In Kolyma Tales, the camp is a complete and logical structure. Why did Weissberg find all this absurd? If the camp were absurd, it would have collapsed instantly. The camp does have a logic, and that is the logic of murder --- a kind of rationality different from the one that the Austrian engineer-Communist was searching for. It is Shalamov's mind that is rational and logical, and Weissberg's mind that is astray, lost in abstractions.

.... I ventured far, right up to the bay. In this place one could no longer hear the city. Above all, one could not hear Kolyma. Somewhere beyond the hill descending toward the bay, in silence and darkness, its dead lay. In one memoir I read that Kolyma's permafrost so preserves corpses that the faces of those buried maintain even their expressions. The faces of the people who saw that which, as Shalamov warns, man should not see.
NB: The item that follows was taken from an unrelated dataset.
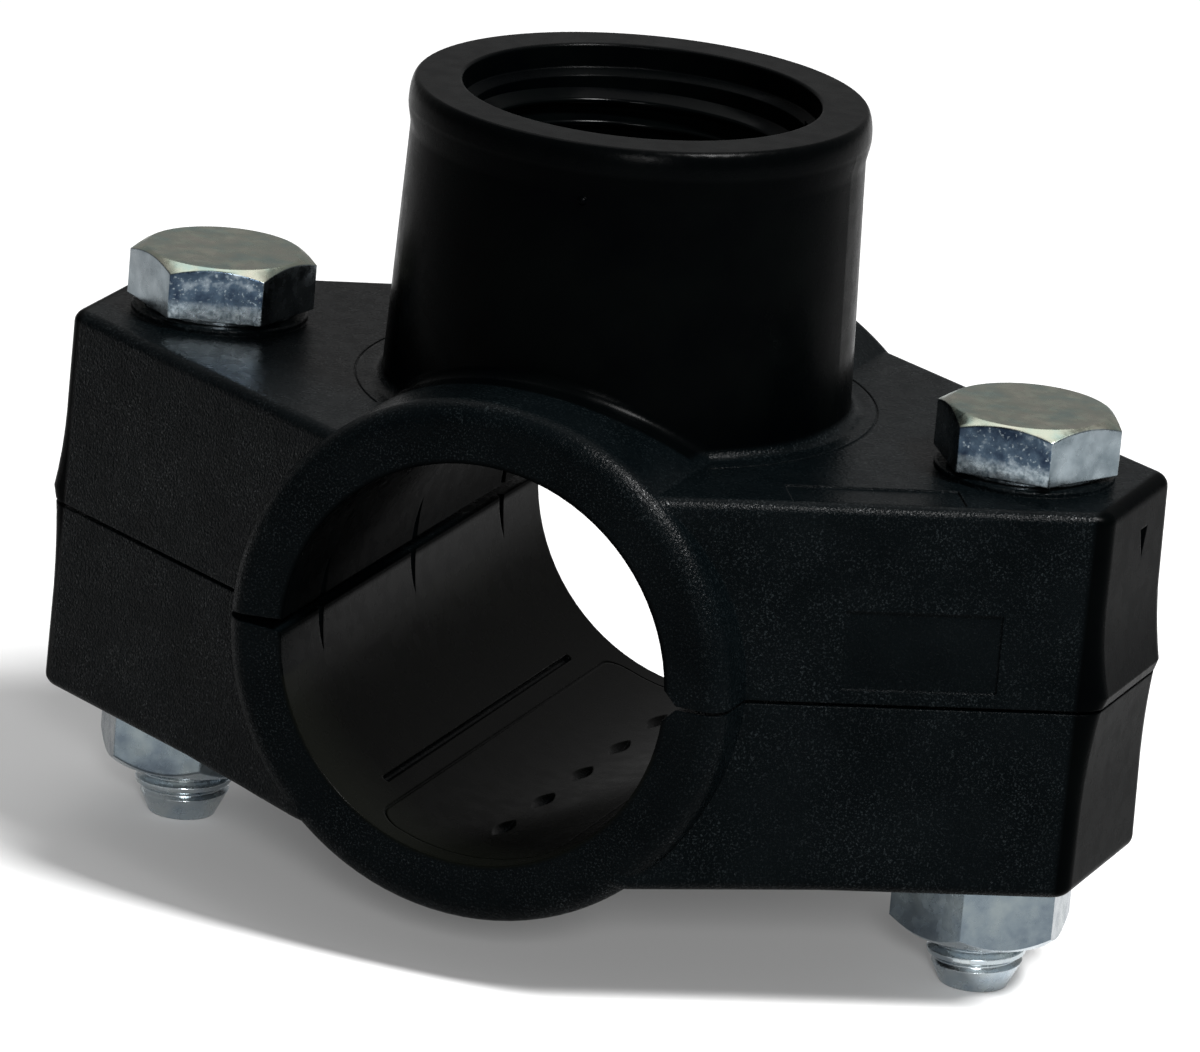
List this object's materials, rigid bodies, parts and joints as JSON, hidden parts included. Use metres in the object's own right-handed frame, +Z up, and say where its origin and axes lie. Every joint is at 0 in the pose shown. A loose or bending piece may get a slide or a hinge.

I thought about the terrible uselessness of suffering. Love leaves behind its creation --- the next generation coming into the world, the continuation of humanity. But suffering? Such a great part of human experience, the most difficult and painful, passes leaving no trace. If one were to collect the energy of suffering emitted by the millions of people here and transform it into the power of creation, one could turn our planet into a flowering garden.

But what has remained?

Rusty carcasses of ships, rotting watchtowers, deep holes from which some kind of ore was once extracted. A dismal, lifeless emptiness. Not a soul anywhere, for the exhausted columns have already passed and vanished in the cold eternal fog.

--- From Imperium
Ryszard Kapuscinski
(Vintage Books, 1994)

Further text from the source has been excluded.